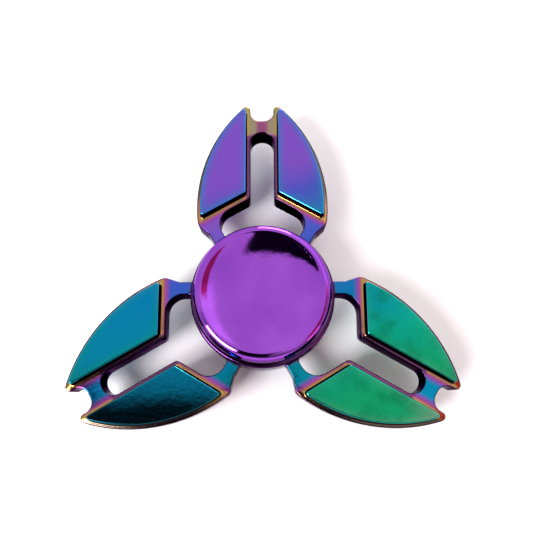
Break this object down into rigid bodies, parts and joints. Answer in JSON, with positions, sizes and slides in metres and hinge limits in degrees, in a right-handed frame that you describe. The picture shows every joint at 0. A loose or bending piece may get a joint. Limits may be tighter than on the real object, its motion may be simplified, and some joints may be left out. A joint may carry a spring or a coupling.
{
  "type": "fidget spinner",
  "caption": "Fidget spinner with slotted crab-claw arms in rainbow-plated metal, round a ball-bearing hub with dished purple finger caps.",
  "frame": {"origin": "middle of the bearing, on the spin axis", "axes": "+Z along the spin axis, out of the front cap; +Y along one arm; +X across it, to the right seen from the front"},
  "size_m": [0.0702, 0.0621, 0.0156],
  "materials": {
    "rainbow_plating": "polished rainbow plating, blue to violet to green",
    "purple_plating": "mirror purple plating",
    "bearing_steel": "ground steel",
    "shield_steel": "pressed steel",
    "cage_steel": "pressed steel, satin",
    "ball_steel": "polished"
  },
  "bodies": {
    "core": {"cap_top": "purple_plating", "cap_bottom": "purple_plating", "cap_stud": "bearing_steel", "bearing_inner_ring": "bearing_steel"},
    "rotor": {"frame": "rainbow_plating", "bearing_outer_ring": "bearing_steel", "shield_upper": "shield_steel", "shield_lower": "shield_steel"},
    "cage": {"cage_upper": "cage_steel", "cage_lower": "cage_steel", "cage_rivet_1": "cage_steel", "cage_rivet_2": "cage_steel", "cage_rivet_3": "cage_steel", "cage_rivet_4": "cage_steel", "cage_rivet_5": "cage_steel", "cage_rivet_6": "cage_steel", "cage_rivet_7": "cage_steel"},
    "ball_1": {"ball_1": "ball_steel"},
    "ball_2": {"ball_2": "ball_steel"},
    "ball_3": {"ball_3": "ball_steel"},
    "ball_4": {"ball_4": "ball_steel"},
    "ball_5": {"ball_5": "ball_steel"},
    "ball_6": {"ball_6": "ball_steel"},
    "ball_7": {"ball_7": "ball_steel"}
  },
  "joints": [
    {"name": "rotor_spin", "type": "hinge", "parent": "core", "child": "rotor", "pos_m": [0, 0, 0], "axis": [0, 0, 1], "continuous": true},
    {"name": "cage_orbit", "type": "hinge", "parent": "core", "child": "cage", "pos_m": [0, 0, 0], "axis": [0, 0, 1], "continuous": true},
    {"name": "ball_1_spin", "type": "hinge", "parent": "cage", "child": "ball_1", "pos_m": [0, 0.0075, 0], "axis": [0, 0, 1], "continuous": true},
    {"name": "ball_2_spin", "type": "hinge", "parent": "cage", "child": "ball_2", "pos_m": [-0.00586, 0.00468, 0], "axis": [0, 0, 1], "continuous": true},
    {"name": "ball_3_spin", "type": "hinge", "parent": "cage", "child": "ball_3", "pos_m": [-0.00731, -0.00167, 0], "axis": [0, 0, 1], "continuous": true},
    {"name": "ball_4_spin", "type": "hinge", "parent": "cage", "child": "ball_4", "pos_m": [-0.00325, -0.00676, 0], "axis": [0, 0, 1], "continuous": true},
    {"name": "ball_5_spin", "type": "hinge", "parent": "cage", "child": "ball_5", "pos_m": [0.00325, -0.00676, 0], "axis": [0, 0, 1], "continuous": true},
    {"name": "ball_6_spin", "type": "hinge", "parent": "cage", "child": "ball_6", "pos_m": [0.00731, -0.00167, 0], "axis": [0, 0, 1], "continuous": true},
    {"name": "ball_7_spin", "type": "hinge", "parent": "cage", "child": "ball_7", "pos_m": [0.00586, 0.00468, 0], "axis": [0, 0, 1], "continuous": true}
  ],
  "couplings": [
    {"joint": "cage_orbit", "follows": "rotor_spin", "ratio": 0.6323},
    {"joint": "ball_1_spin", "follows": "rotor_spin", "ratio": 1.7573},
    {"joint": "ball_2_spin", "follows": "rotor_spin", "ratio": 1.7573},
    {"joint": "ball_3_spin", "follows": "rotor_spin", "ratio": 1.7573},
    {"joint": "ball_4_spin", "follows": "rotor_spin", "ratio": 1.7573},
    {"joint": "ball_5_spin", "follows": "rotor_spin", "ratio": 1.7573},
    {"joint": "ball_6_spin", "follows": "rotor_spin", "ratio": 1.7573},
    {"joint": "ball_7_spin", "follows": "rotor_spin", "ratio": 1.7573}
  ]
}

○ ○ ○ ○ ○

▶ **GIVEN REQUEST**
Write the complete data out, exactly as above.

▶ **ANSWER FOR THE TASK**
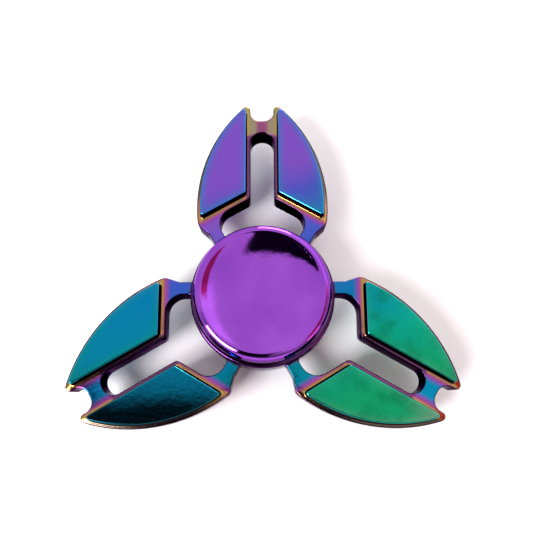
Break this object down into rigid bodies, parts and joints. Answer in JSON, with positions, sizes and slides in metres and hinge limits in degrees, in a right-handed frame that you describe. The picture shows every joint at 0. A loose or bending piece may get a joint. Limits may be tighter than on the real object, its motion may be simplified, and some joints may be left out. A joint may carry a spring or a coupling.
{
  "type": "fidget spinner",
  "caption": "Fidget spinner with slotted crab-claw arms in rainbow-plated metal, round a ball-bearing hub with dished purple finger caps.",
  "frame": {"origin": "middle of the bearing, on the spin axis", "axes": "+Z along the spin axis, out of the front cap; +Y along one arm; +X across it, to the right seen from the front"},
  "size_m": [0.0702, 0.0621, 0.0156],
  "materials": {
    "rainbow_plating": "polished rainbow plating, blue to violet to green",
    "purple_plating": "mirror purple plating",
    "bearing_steel": "ground steel",
    "shield_steel": "pressed steel",
    "cage_steel": "pressed steel, satin",
    "ball_steel": "polished"
  },
  "bodies": {
    "core": {"cap_top": "purple_plating", "cap_bottom": "purple_plating", "cap_stud": "bearing_steel", "bearing_inner_ring": "bearing_steel"},
    "rotor": {"frame": "rainbow_plating", "bearing_outer_ring": "bearing_steel", "shield_upper": "shield_steel", "shield_lower": "shield_steel"},
    "cage": {"cage_upper": "cage_steel", "cage_lower": "cage_steel", "cage_rivet_1": "cage_steel", "cage_rivet_2": "cage_steel", "cage_rivet_3": "cage_steel", "cage_rivet_4": "cage_steel", "cage_rivet_5": "cage_steel", "cage_rivet_6": "cage_steel", "cage_rivet_7": "cage_steel"},
    "ball_1": {"ball_1": "ball_steel"},
    "ball_2": {"ball_2": "ball_steel"},
    "ball_3": {"ball_3": "ball_steel"},
    "ball_4": {"ball_4": "ball_steel"},
    "ball_5": {"ball_5": "ball_steel"},
    "ball_6": {"ball_6": "ball_steel"},
    "ball_7": {"ball_7": "ball_steel"}
  },
  "joints": [
    {"name": "rotor_spin", "type": "hinge", "parent": "core", "child": "rotor", "pos_m": [0, 0, 0], "axis": [0, 0, 1], "continuous": true},
    {"name": "cage_orbit", "type": "hinge", "parent": "core", "child": "cage", "pos_m": [0, 0, 0], "axis": [0, 0, 1], "continuous": true},
    {"name": "ball_1_spin", "type": "hinge", "parent": "cage", "child": "ball_1", "pos_m": [0, 0.0075, 0], "axis": [0, 0, 1], "continuous": true},
    {"name": "ball_2_spin", "type": "hinge", "parent": "cage", "child": "ball_2", "pos_m": [-0.00586, 0.00468, 0], "axis": [0, 0, 1], "continuous": true},
    {"name": "ball_3_spin", "type": "hinge", "parent": "cage", "child": "ball_3", "pos_m": [-0.00731, -0.00167, 0], "axis": [0, 0, 1], "continuous": true},
    {"name": "ball_4_spin", "type": "hinge", "parent": "cage", "child": "ball_4", "pos_m": [-0.00325, -0.00676, 0], "axis": [0, 0, 1], "continuous": true},
    {"name": "ball_5_spin", "type": "hinge", "parent": "cage", "child": "ball_5", "pos_m": [0.00325, -0.00676, 0], "axis": [0, 0, 1], "continuous": true},
    {"name": "ball_6_spin", "type": "hinge", "parent": "cage", "child": "ball_6", "pos_m": [0.00731, -0.00167, 0], "axis": [0, 0, 1], "continuous": true},
    {"name": "ball_7_spin", "type": "hinge", "parent": "cage", "child": "ball_7", "pos_m": [0.00586, 0.00468, 0], "axis": [0, 0, 1], "continuous": true}
  ],
  "couplings": [
    {"joint": "cage_orbit", "follows": "rotor_spin", "ratio": 0.6323},
    {"joint": "ball_1_spin", "follows": "rotor_spin", "ratio": 1.7573},
    {"joint": "ball_2_spin", "follows": "rotor_spin", "ratio": 1.7573},
    {"joint": "ball_3_spin", "follows": "rotor_spin", "ratio": 1.7573},
    {"joint": "ball_4_spin", "follows": "rotor_spin", "ratio": 1.7573},
    {"joint": "ball_5_spin", "follows": "rotor_spin", "ratio": 1.7573},
    {"joint": "ball_6_spin", "follows": "rotor_spin", "ratio": 1.7573},
    {"joint": "ball_7_spin", "follows": "rotor_spin", "ratio": 1.7573}
  ]
}